Task prompt: Repeat the records exactly. Every line must match.

-- Start Materials provided --

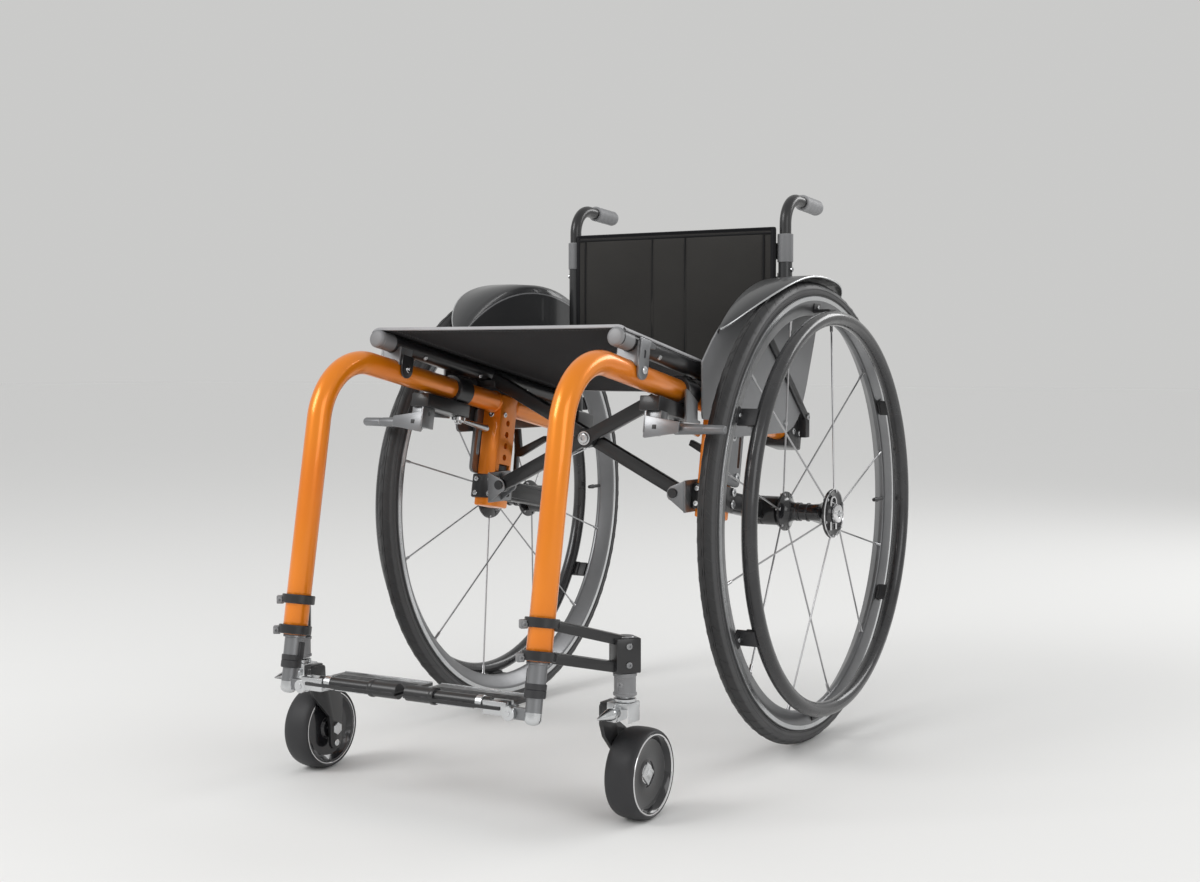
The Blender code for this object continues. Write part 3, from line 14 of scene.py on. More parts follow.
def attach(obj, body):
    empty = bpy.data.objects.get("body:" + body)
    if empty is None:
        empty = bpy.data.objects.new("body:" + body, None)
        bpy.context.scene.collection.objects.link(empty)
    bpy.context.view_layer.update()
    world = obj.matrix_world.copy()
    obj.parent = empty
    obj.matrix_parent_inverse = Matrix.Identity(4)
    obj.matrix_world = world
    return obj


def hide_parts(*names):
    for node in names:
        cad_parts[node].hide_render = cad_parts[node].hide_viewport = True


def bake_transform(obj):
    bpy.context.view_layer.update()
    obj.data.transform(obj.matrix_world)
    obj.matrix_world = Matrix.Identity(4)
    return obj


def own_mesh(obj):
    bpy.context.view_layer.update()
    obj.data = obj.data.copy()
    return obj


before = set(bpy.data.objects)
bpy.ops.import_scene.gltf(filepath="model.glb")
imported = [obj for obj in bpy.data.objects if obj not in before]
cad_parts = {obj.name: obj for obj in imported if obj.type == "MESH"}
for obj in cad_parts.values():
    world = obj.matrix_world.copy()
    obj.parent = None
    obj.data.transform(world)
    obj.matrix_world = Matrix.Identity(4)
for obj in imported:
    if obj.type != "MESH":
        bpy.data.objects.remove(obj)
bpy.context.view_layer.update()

# %% [markdown]
# ## Camera
# The camera stands in front of the chair, a little to its left, at about seat height.
# Its place and lens were worked out from the wheels and tubes in the photograph.

# %% Place the camera
EYE = (1.0812, -1.8252, 0.4947)
TURN = 30.7145
TILT_DOWN = 2.7557
bpy.ops.object.camera_add(location=EYE, rotation=(radians(90 - TILT_DOWN), 0, radians(TURN)))
camera = bpy.context.object
camera.data.sensor_width = 36.0
camera.data.lens = 48.925
bpy.context.scene.camera = camera
print("camera lens", camera.data.lens, "mm")

# %% [markdown]
# ## Nodes
# The sky and the materials are wired with a few helpers. One adds a node and fills its inputs;
# the others are the sums, ranges, mixes and noises that come back in every material.

# %% Helpers for nodes


def plug(tree, node, inputs):
    """Give each input of a node its value, or a link from the socket given."""
    for key, value in inputs.items():
        port = node.inputs[key]
        if isinstance(value, bpy.types.NodeSocket):
            tree.links.new(value, port)
        else:
            port.default_value = (*value, 1.0) if port.type == "RGBA" else value
    return node


def add_node(tree, kind, inputs=None, **settings):
    node = tree.nodes.new("ShaderNode" + kind)
    for key, value in settings.items():
        setattr(node, key, value)
    return plug(tree, node, inputs or {})


def maths(tree, operation, a, b=0.0, clamp=False):
    return add_node(tree, "Math", {0: a, 1: b}, operation=operation, use_clamp=clamp).outputs[0]


def stretch(tree, value, low, high, to_low=0.0, to_high=1.0):
    ends = {"From Min": low, "From Max": high, "To Min": to_low, "To Max": to_high}
    return add_node(tree, "MapRange", {"Value": value, **ends}).outputs["Result"]


def mix_colour(tree, factor, a, b):
    return add_node(tree, "Mix", {0: factor, 6: a, 7: b}, data_type="RGBA").outputs[2]


def own_place(tree):
    return add_node(tree, "TexCoord").outputs["Object"]


def noise(tree, scale, detail):
    inputs = {"Vector": own_place(tree), "Scale": scale, "Detail": detail}
    return add_node(tree, "TexNoise", inputs).outputs["Fac"]


def new_material(name, colour):
    """A material with its node tree and its shader; the flat colour is for the viewport."""
    made = bpy.data.materials.new(name)
    made.use_nodes = True
    made.diffuse_color = (*colour, 1.0)
    return made, made.node_tree, made.node_tree.nodes["Principled BSDF"]


# %% [markdown]
# ## Floor and light
# A large pale floor runs out to a pale sky of the same brightness, so no horizon shows.
# Three large soft lamps model the round tubes: a key from the front left of the picture,
# a weaker fill from the right, and a strip behind that draws bright edges on the wheels.

# %% Build the floor and the sky
bpy.context.scene.view_settings.view_transform = "Standard"
SKY_LIGHT = 0.74
PALE = (0.80, 0.80, 0.79)

bpy.ops.mesh.primitive_plane_add(size=60.0, location=(0, 0, 0))
floor = bpy.context.object
floor.name = "studio_floor"
floor_paint, tree, shader = new_material("pale_floor", PALE)
plug(tree, shader, {"Base Color": PALE, "Roughness": 0.75, "Specular IOR Level": 0.1})
floor.data.materials.append(floor_paint)

world = bpy.data.worlds.new("pale_sky")
bpy.context.scene.world = world
world.use_nodes = True
sky = world.node_tree
lit = plug(sky, sky.nodes["Background"], {"Color": (1, 1, 1), "Strength": SKY_LIGHT})
seen = add_node(sky, "Background", {"Color": PALE, "Strength": SKY_LIGHT})
rays = add_node(sky, "LightPath").outputs
is_seen = maths(sky, "MAXIMUM", rays["Is Camera Ray"], rays["Is Glossy Ray"])
is_seen = maths(sky, "MAXIMUM", is_seen, rays["Is Transmission Ray"])
chosen = add_node(sky, "MixShader", {0: is_seen, 1: lit.outputs[0], 2: seen.outputs[0]})
plug(sky, sky.nodes["World Output"], {"Surface": chosen.outputs[0]})

# %% Place the lamps


def soft_lamp(name, place, aim_height, width, height, power):
    """A flat lamp at a place, facing a point on the chair's middle line."""
    facing = (Vector((0, 0, aim_height)) - Vector(place)).to_track_quat("-Z", "Y").to_euler()
    bpy.ops.object.light_add(type="AREA", location=place, rotation=facing)
    lamp = bpy.context.object
    lamp.name = name
    lamp.data.shape = "RECTANGLE"
    lamp.data.size = width
    lamp.data.size_y = height
    lamp.data.energy = power


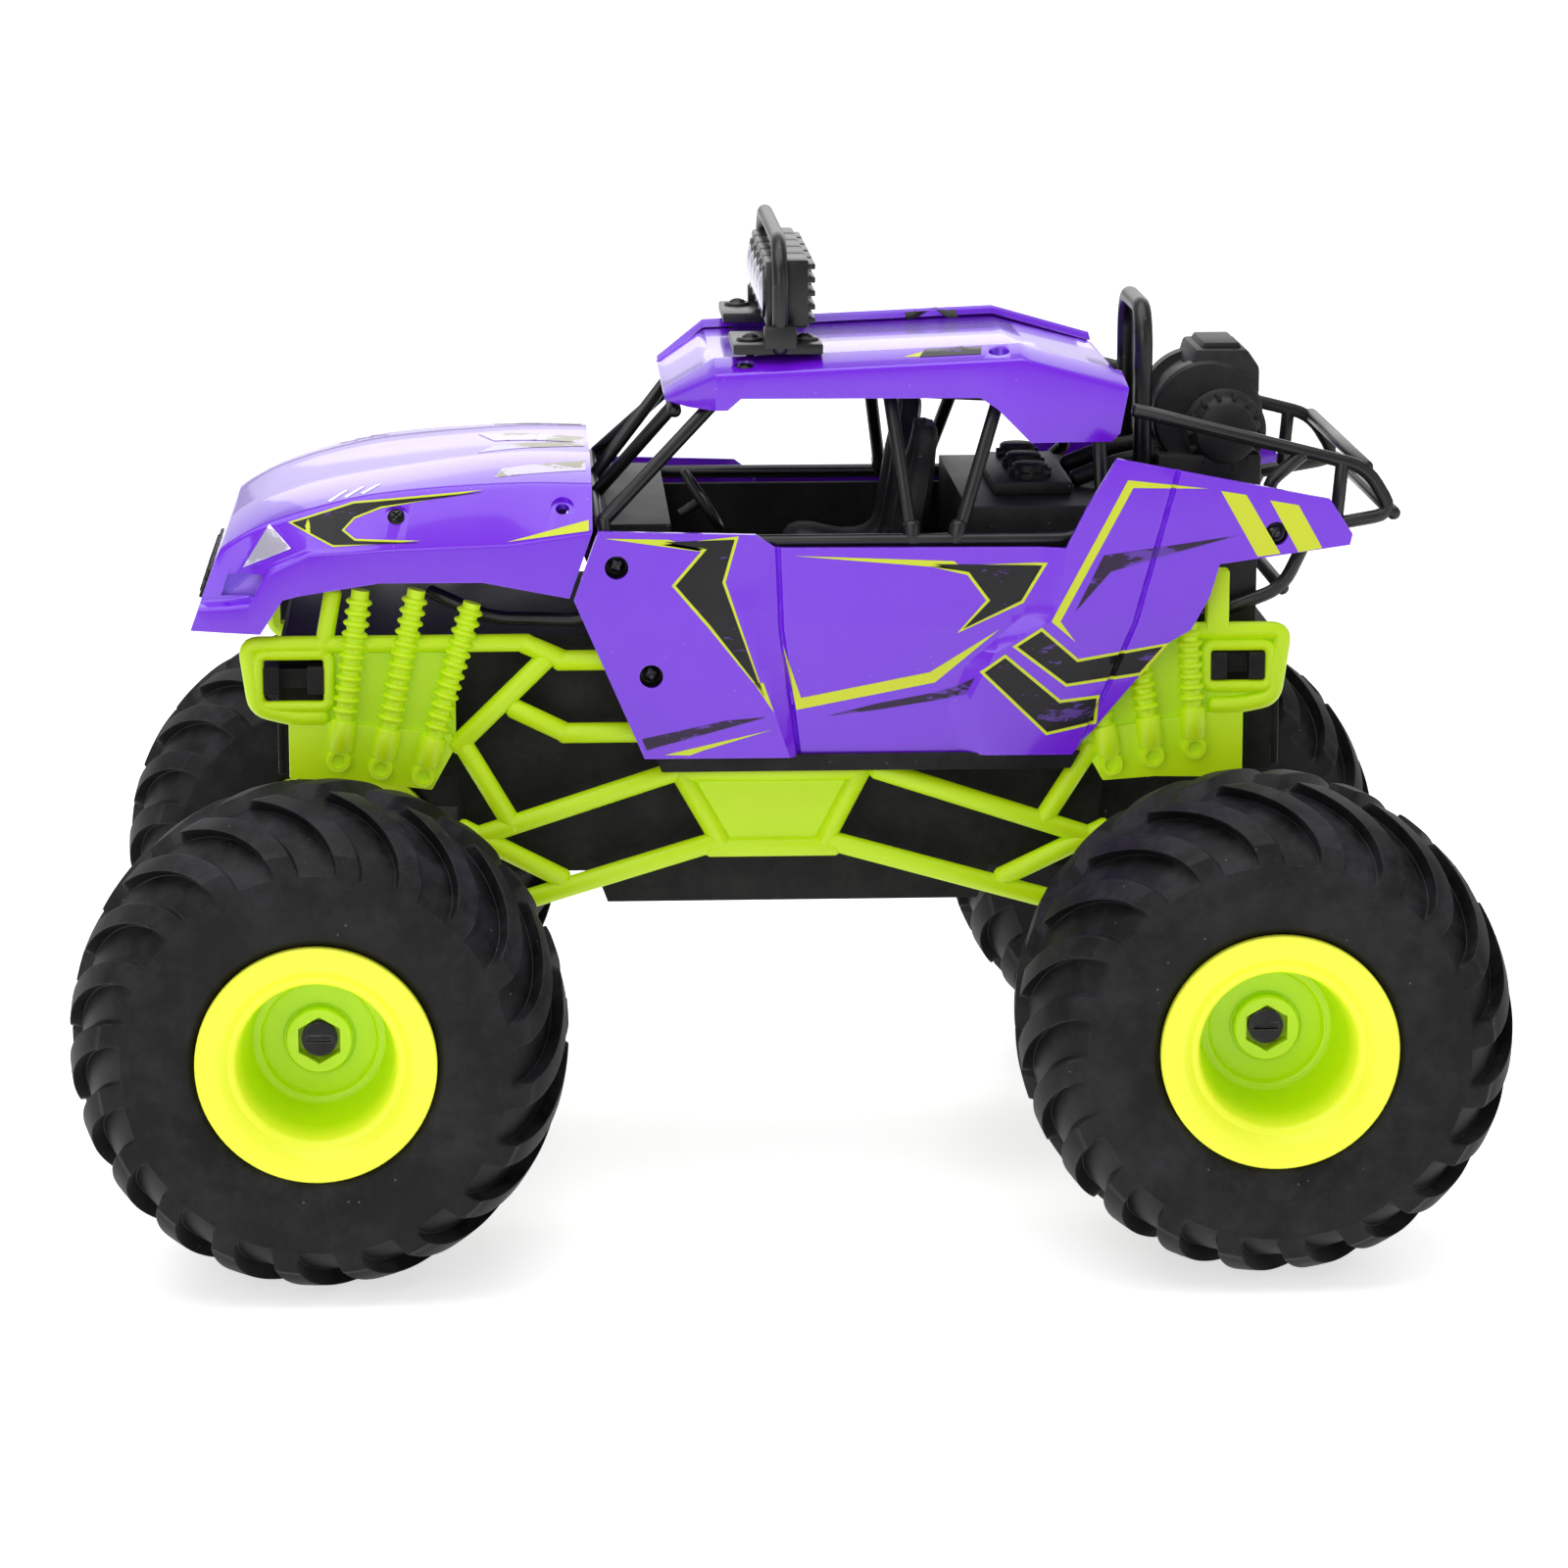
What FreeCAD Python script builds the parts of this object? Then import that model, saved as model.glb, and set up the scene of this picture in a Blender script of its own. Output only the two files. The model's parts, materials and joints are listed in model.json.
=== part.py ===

-- End Materials provided --

Response:
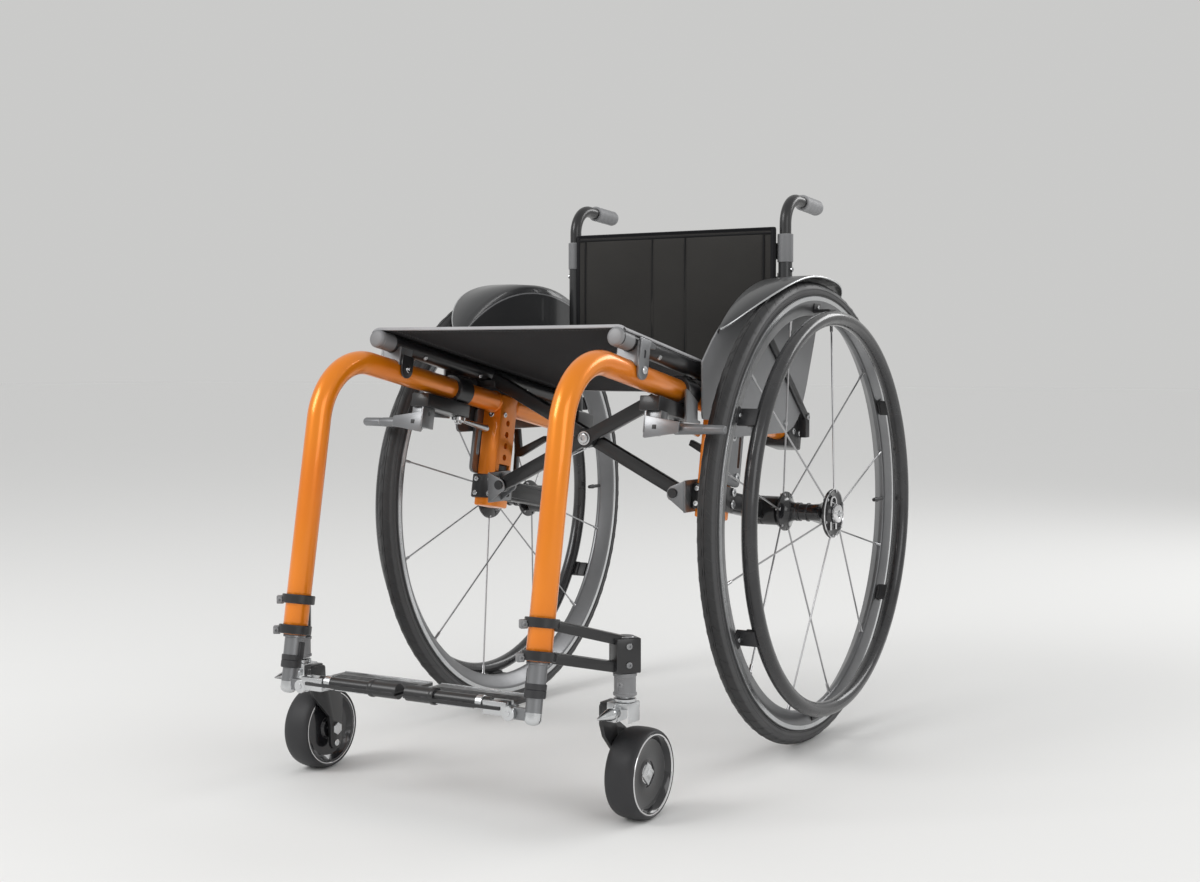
The Blender code for this object continues. Write part 3, from line 14 of scene.py on. More parts follow.
def attach(obj, body):
    empty = bpy.data.objects.get("body:" + body)
    if empty is None:
        empty = bpy.data.objects.new("body:" + body, None)
        bpy.context.scene.collection.objects.link(empty)
    bpy.context.view_layer.update()
    world = obj.matrix_world.copy()
    obj.parent = empty
    obj.matrix_parent_inverse = Matrix.Identity(4)
    obj.matrix_world = world
    return obj


def hide_parts(*names):
    for node in names:
        cad_parts[node].hide_render = cad_parts[node].hide_viewport = True


def bake_transform(obj):
    bpy.context.view_layer.update()
    obj.data.transform(obj.matrix_world)
    obj.matrix_world = Matrix.Identity(4)
    return obj


def own_mesh(obj):
    bpy.context.view_layer.update()
    obj.data = obj.data.copy()
    return obj


before = set(bpy.data.objects)
bpy.ops.import_scene.gltf(filepath="model.glb")
imported = [obj for obj in bpy.data.objects if obj not in before]
cad_parts = {obj.name: obj for obj in imported if obj.type == "MESH"}
for obj in cad_parts.values():
    world = obj.matrix_world.copy()
    obj.parent = None
    obj.data.transform(world)
    obj.matrix_world = Matrix.Identity(4)
for obj in imported:
    if obj.type != "MESH":
        bpy.data.objects.remove(obj)
bpy.context.view_layer.update()

# %% [markdown]
# ## Camera
# The camera stands in front of the chair, a little to its left, at about seat height.
# Its place and lens were worked out from the wheels and tubes in the photograph.

# %% Place the camera
EYE = (1.0812, -1.8252, 0.4947)
TURN = 30.7145
TILT_DOWN = 2.7557
bpy.ops.object.camera_add(location=EYE, rotation=(radians(90 - TILT_DOWN), 0, radians(TURN)))
camera = bpy.context.object
camera.data.sensor_width = 36.0
camera.data.lens = 48.925
bpy.context.scene.camera = camera
print("camera lens", camera.data.lens, "mm")

# %% [markdown]
# ## Nodes
# The sky and the materials are wired with a few helpers. One adds a node and fills its inputs;
# the others are the sums, ranges, mixes and noises that come back in every material.

# %% Helpers for nodes


def plug(tree, node, inputs):
    """Give each input of a node its value, or a link from the socket given."""
    for key, value in inputs.items():
        port = node.inputs[key]
        if isinstance(value, bpy.types.NodeSocket):
            tree.links.new(value, port)
        else:
            port.default_value = (*value, 1.0) if port.type == "RGBA" else value
    return node


def add_node(tree, kind, inputs=None, **settings):
    node = tree.nodes.new("ShaderNode" + kind)
    for key, value in settings.items():
        setattr(node, key, value)
    return plug(tree, node, inputs or {})


def maths(tree, operation, a, b=0.0, clamp=False):
    return add_node(tree, "Math", {0: a, 1: b}, operation=operation, use_clamp=clamp).outputs[0]


def stretch(tree, value, low, high, to_low=0.0, to_high=1.0):
    ends = {"From Min": low, "From Max": high, "To Min": to_low, "To Max": to_high}
    return add_node(tree, "MapRange", {"Value": value, **ends}).outputs["Result"]


def mix_colour(tree, factor, a, b):
    return add_node(tree, "Mix", {0: factor, 6: a, 7: b}, data_type="RGBA").outputs[2]


def own_place(tree):
    return add_node(tree, "TexCoord").outputs["Object"]


def noise(tree, scale, detail):
    inputs = {"Vector": own_place(tree), "Scale": scale, "Detail": detail}
    return add_node(tree, "TexNoise", inputs).outputs["Fac"]


def new_material(name, colour):
    """A material with its node tree and its shader; the flat colour is for the viewport."""
    made = bpy.data.materials.new(name)
    made.use_nodes = True
    made.diffuse_color = (*colour, 1.0)
    return made, made.node_tree, made.node_tree.nodes["Principled BSDF"]


# %% [markdown]
# ## Floor and light
# A large pale floor runs out to a pale sky of the same brightness, so no horizon shows.
# Three large soft lamps model the round tubes: a key from the front left of the picture,
# a weaker fill from the right, and a strip behind that draws bright edges on the wheels.

# %% Build the floor and the sky
bpy.context.scene.view_settings.view_transform = "Standard"
SKY_LIGHT = 0.74
PALE = (0.80, 0.80, 0.79)

bpy.ops.mesh.primitive_plane_add(size=60.0, location=(0, 0, 0))
floor = bpy.context.object
floor.name = "studio_floor"
floor_paint, tree, shader = new_material("pale_floor", PALE)
plug(tree, shader, {"Base Color": PALE, "Roughness": 0.75, "Specular IOR Level": 0.1})
floor.data.materials.append(floor_paint)

world = bpy.data.worlds.new("pale_sky")
bpy.context.scene.world = world
world.use_nodes = True
sky = world.node_tree
lit = plug(sky, sky.nodes["Background"], {"Color": (1, 1, 1), "Strength": SKY_LIGHT})
seen = add_node(sky, "Background", {"Color": PALE, "Strength": SKY_LIGHT})
rays = add_node(sky, "LightPath").outputs
is_seen = maths(sky, "MAXIMUM", rays["Is Camera Ray"], rays["Is Glossy Ray"])
is_seen = maths(sky, "MAXIMUM", is_seen, rays["Is Transmission Ray"])
chosen = add_node(sky, "MixShader", {0: is_seen, 1: lit.outputs[0], 2: seen.outputs[0]})
plug(sky, sky.nodes["World Output"], {"Surface": chosen.outputs[0]})

# %% Place the lamps


def soft_lamp(name, place, aim_height, width, height, power):
    """A flat lamp at a place, facing a point on the chair's middle line."""
    facing = (Vector((0, 0, aim_height)) - Vector(place)).to_track_quat("-Z", "Y").to_euler()
    bpy.ops.object.light_add(type="AREA", location=place, rotation=facing)
    lamp = bpy.context.object
    lamp.name = name
    lamp.data.shape = "RECTANGLE"
    lamp.data.size = width
    lamp.data.size_y = height
    lamp.data.energy = power


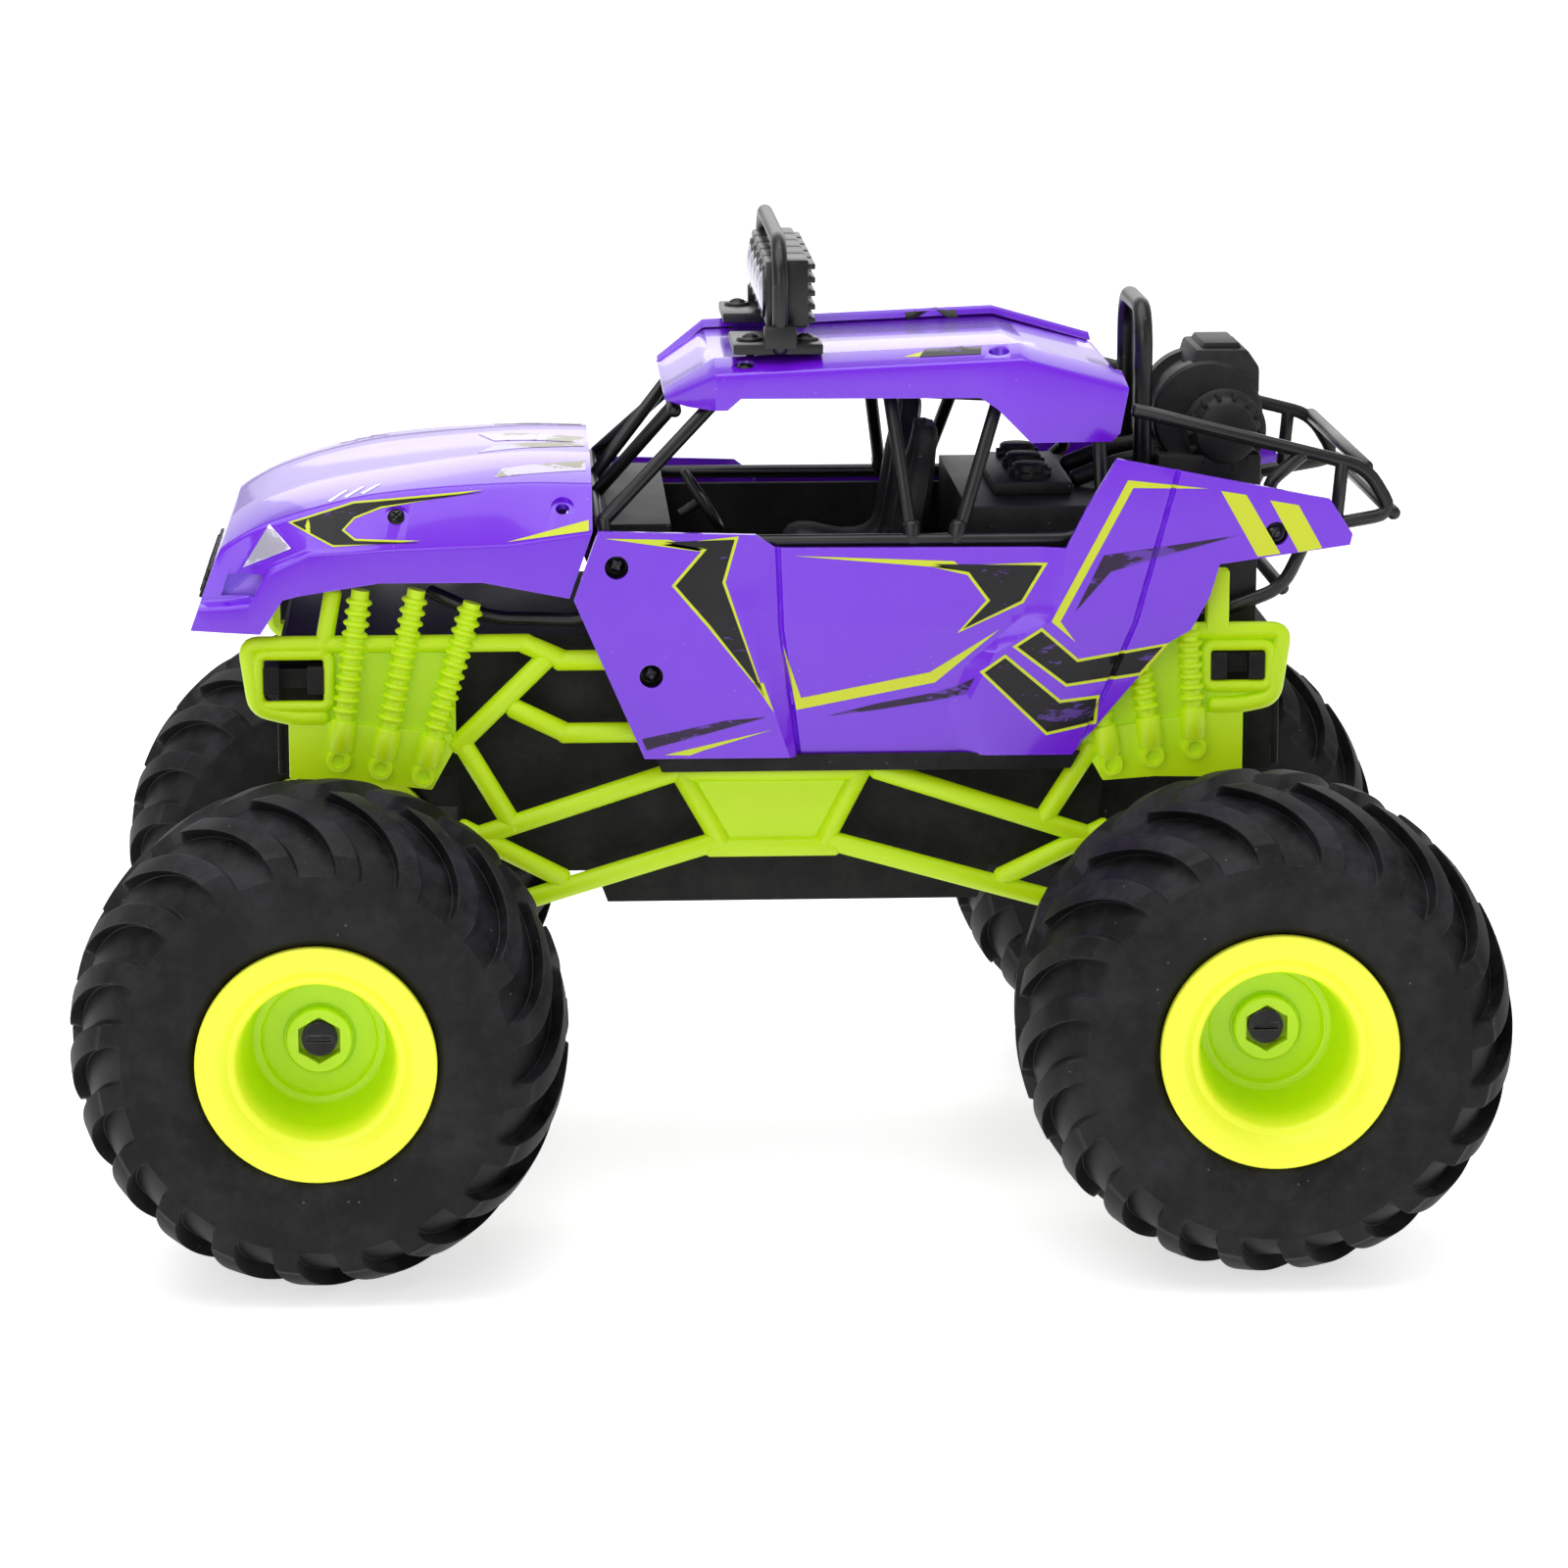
What FreeCAD Python script builds the parts of this object? Then import that model, saved as model.glb, and set up the scene of this picture in a Blender script of its own. Output only the two files. The model's parts, materials and joints are listed in model.json.
=== part.py ===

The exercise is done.